Event Papers: Progress Report PhD-Year 1: Towards Quantifying Liquidity Premia on Corporate Bonds

Paul van Loon (100019500) Supervisors: Prof. Andrew Cairns Prof. Alexander McNeil Alex Veys August 2013

The Liquidity Premium on corporate bonds and their potential significance as an additional discount factor on long-dated insurance liabilities has been a high priority for Solvency regulators. The robust decomposition of the credit spread into credit- and liquidity components has been the principal objective of this report. Methodologies used in previous academic work, most notably Webber (2007), are reviewed and the proposed modeling approach addresses issues that made previous work unsuitable for industry wide applications. Using the iBoxx GBP investment grade bond index a measure of relative liquidity is calculated. The Relative Bid-Ask Spread (RBAS) is a relative liquidity measure that allows liquidity comparisons between bonds of different characteristics such as rating, duration and age. A series of daily regressions model the Credit Spread using readily available bond characteristics such as duration, age, coupon, rating and RBAS. It also takes into account five levels of seniority of debt, collateralization and classifications such as financial/non-financial. Previous literature, especially those focusing on calibrating structural models, relied on data sources that are not easily available and calibrated models using carefully chosen samples of bonds. The proposed modeling approached uses data that is readily available or easily computed for all bonds on a daily basis, producing daily estimates of liquidity premia on an individual bond level. Results regarding the size of the illiquidity premium are, on aggregate, similar to those reported previously for investment grade corporate bonds. We find that for the average bond, between 30%- 40% of the credit spread is due to liquidity effects, but there is variation over time. In the time period just prior to the financial crisis, the average liquidity premium was between 5%-10%.

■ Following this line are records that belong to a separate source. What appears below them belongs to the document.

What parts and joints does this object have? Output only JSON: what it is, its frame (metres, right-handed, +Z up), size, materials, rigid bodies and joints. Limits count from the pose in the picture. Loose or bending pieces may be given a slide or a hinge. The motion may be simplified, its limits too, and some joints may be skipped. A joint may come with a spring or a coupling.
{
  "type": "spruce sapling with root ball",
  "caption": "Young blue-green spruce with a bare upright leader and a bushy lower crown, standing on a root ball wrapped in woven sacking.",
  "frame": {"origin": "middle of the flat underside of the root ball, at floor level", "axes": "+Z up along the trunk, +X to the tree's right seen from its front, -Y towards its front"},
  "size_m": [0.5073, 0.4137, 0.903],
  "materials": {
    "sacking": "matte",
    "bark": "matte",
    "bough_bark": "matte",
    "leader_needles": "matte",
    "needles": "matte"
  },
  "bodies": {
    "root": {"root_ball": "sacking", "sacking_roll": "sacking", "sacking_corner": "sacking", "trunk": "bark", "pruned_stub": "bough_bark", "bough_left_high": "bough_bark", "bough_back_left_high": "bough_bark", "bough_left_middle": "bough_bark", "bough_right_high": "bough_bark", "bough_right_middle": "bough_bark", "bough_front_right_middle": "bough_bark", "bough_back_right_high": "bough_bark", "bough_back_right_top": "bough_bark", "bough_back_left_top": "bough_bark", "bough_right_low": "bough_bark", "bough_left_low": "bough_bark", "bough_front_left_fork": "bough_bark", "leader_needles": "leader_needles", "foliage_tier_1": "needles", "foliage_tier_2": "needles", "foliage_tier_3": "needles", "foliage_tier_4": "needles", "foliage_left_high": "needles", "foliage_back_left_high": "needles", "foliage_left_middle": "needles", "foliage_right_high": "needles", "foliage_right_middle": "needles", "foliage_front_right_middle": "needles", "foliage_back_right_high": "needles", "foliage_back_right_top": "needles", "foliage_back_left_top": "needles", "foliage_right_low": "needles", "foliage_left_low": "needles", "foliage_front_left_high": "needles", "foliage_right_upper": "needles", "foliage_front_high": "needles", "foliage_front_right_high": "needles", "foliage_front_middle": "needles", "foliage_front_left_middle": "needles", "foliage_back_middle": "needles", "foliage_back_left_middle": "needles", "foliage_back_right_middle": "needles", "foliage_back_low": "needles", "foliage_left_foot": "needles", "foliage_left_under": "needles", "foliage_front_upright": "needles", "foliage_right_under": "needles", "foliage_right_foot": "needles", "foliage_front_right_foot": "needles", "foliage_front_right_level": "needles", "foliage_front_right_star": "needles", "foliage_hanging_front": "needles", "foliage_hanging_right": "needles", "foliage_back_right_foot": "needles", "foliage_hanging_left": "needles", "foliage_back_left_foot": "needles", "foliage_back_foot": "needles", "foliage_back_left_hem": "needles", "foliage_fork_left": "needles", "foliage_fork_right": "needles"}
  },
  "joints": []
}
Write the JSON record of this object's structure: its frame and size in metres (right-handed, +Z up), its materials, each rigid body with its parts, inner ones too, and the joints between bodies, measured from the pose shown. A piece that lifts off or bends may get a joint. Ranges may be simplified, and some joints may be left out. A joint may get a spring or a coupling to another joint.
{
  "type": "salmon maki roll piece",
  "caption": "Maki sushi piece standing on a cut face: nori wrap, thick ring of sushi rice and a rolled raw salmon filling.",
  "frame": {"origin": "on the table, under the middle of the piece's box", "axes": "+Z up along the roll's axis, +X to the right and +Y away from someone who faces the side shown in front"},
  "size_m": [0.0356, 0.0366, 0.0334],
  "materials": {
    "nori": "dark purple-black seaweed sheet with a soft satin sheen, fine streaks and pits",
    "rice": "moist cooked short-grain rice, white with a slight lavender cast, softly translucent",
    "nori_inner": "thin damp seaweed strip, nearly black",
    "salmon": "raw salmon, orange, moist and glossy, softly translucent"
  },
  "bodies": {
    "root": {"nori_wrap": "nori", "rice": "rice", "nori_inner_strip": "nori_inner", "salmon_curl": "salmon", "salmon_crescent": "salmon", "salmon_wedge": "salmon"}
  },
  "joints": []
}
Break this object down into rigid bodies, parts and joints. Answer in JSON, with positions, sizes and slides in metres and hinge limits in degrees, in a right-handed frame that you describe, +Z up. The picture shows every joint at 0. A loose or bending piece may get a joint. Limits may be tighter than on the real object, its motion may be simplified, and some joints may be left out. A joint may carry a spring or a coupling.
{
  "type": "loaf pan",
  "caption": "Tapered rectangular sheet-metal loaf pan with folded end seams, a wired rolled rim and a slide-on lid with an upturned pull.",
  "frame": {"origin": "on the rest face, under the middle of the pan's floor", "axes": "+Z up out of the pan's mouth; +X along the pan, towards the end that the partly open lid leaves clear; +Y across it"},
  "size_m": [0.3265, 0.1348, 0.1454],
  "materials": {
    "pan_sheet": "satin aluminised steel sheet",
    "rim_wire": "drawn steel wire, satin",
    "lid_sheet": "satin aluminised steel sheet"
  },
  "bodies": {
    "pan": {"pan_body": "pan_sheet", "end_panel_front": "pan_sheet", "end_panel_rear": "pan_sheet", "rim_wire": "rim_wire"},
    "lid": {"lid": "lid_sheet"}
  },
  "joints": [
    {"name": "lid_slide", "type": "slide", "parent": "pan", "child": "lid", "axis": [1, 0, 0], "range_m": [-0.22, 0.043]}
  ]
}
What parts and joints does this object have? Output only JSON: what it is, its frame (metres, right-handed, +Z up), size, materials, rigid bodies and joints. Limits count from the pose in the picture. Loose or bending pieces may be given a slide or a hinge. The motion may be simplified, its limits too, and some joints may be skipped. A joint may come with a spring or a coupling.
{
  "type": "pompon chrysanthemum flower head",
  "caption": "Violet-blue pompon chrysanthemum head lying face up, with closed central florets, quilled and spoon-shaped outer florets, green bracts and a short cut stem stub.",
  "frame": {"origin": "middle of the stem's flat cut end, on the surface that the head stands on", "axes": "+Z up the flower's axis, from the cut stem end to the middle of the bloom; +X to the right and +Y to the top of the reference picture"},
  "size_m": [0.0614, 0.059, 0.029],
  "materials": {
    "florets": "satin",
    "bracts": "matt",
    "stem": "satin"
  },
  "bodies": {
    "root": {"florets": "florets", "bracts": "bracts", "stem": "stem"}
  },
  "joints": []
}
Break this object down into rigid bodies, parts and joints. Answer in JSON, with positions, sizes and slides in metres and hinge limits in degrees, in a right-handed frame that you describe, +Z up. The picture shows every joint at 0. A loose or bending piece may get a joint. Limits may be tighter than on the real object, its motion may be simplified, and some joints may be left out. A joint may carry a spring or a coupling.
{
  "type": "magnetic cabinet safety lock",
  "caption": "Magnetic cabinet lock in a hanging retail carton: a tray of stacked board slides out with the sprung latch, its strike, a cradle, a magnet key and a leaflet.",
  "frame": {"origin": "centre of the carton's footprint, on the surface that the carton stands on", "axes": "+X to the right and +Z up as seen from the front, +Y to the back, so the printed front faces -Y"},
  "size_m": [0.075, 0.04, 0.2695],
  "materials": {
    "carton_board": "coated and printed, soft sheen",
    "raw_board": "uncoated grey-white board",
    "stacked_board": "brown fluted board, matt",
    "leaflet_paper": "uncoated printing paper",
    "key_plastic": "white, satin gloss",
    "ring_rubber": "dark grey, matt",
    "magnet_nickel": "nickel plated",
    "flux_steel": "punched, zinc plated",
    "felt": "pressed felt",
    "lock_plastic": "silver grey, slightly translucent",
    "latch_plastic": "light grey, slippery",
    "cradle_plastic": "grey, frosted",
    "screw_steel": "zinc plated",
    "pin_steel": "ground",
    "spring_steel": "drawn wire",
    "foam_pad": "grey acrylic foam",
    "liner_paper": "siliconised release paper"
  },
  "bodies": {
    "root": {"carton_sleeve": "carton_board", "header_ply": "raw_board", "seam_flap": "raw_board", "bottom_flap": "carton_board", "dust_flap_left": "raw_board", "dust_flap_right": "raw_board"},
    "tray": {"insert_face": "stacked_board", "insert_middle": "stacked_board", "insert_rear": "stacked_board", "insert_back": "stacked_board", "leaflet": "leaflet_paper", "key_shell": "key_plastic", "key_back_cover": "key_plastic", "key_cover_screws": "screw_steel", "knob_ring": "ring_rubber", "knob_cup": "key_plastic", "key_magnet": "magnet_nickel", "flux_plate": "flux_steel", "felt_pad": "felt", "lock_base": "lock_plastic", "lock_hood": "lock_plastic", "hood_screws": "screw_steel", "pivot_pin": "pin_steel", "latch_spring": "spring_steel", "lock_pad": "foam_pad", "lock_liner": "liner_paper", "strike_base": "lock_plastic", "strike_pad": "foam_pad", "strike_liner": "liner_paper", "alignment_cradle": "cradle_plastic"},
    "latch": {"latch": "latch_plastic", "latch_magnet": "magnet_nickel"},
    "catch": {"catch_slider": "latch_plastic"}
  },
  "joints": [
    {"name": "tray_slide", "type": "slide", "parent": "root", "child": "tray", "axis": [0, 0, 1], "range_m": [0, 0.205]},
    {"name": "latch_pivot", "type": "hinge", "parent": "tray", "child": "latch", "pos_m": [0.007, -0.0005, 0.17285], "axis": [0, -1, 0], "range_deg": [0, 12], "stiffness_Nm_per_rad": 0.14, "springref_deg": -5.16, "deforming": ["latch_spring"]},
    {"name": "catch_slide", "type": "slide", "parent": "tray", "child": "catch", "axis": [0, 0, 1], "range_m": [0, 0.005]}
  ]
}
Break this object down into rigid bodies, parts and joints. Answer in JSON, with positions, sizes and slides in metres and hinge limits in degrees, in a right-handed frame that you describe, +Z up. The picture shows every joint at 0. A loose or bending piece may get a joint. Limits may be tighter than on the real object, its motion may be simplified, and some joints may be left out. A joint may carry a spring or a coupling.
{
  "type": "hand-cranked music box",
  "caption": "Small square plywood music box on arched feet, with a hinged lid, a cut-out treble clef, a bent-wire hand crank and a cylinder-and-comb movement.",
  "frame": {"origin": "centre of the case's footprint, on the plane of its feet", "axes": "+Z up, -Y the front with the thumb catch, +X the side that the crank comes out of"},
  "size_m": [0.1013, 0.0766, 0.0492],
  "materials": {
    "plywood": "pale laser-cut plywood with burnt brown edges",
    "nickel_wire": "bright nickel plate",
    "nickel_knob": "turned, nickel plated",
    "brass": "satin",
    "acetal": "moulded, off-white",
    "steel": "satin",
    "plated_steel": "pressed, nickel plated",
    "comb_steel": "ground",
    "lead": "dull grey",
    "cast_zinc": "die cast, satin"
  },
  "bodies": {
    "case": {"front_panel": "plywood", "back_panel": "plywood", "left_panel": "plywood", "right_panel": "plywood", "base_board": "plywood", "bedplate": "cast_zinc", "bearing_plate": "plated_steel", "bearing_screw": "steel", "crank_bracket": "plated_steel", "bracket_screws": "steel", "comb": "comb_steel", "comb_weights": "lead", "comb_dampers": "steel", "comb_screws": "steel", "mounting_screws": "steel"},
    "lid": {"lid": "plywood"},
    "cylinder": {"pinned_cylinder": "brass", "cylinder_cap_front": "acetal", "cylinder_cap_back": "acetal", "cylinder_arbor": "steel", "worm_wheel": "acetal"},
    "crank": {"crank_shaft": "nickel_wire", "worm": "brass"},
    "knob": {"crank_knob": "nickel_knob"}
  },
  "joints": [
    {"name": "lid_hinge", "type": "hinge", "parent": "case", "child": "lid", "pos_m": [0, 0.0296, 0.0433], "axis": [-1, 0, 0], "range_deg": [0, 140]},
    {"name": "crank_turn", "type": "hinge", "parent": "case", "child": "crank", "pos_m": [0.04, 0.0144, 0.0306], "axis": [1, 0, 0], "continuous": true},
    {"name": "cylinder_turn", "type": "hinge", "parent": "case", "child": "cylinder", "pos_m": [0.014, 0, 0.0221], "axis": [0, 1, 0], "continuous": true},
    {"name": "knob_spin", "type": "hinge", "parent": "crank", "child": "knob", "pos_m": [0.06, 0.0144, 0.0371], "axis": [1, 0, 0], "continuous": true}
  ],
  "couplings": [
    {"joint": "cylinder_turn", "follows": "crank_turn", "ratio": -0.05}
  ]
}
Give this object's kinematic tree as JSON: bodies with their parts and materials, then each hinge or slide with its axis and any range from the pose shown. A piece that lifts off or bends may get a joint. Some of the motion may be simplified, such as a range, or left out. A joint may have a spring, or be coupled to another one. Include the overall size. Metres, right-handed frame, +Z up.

Liquidity Premium estimates for individual bonds can substantially differ from reported average; bonds with above an average level of illiquidity (50%-80% quantile) command a premium of 35%-55% and bonds with very high levels of illiquidity command in the region of 55%-85%. Bond specific Liquidity Premium estimates are crucial when considering the possibility of a discount factor for insurance liabilities. Only the actual assets held to maturity, used to replicate liabilities’ cash flows, can potentially be used in to calculate a discount factor. Moreover, a frequent review of a portfolio’s (relative) liquidity and subsequent liquidity premia is an essential part of good risk management practice. The proposed modeling approach allows for both the Liquidity Premium to be estimated for individual bonds as well as constant (daily) review of these estimates.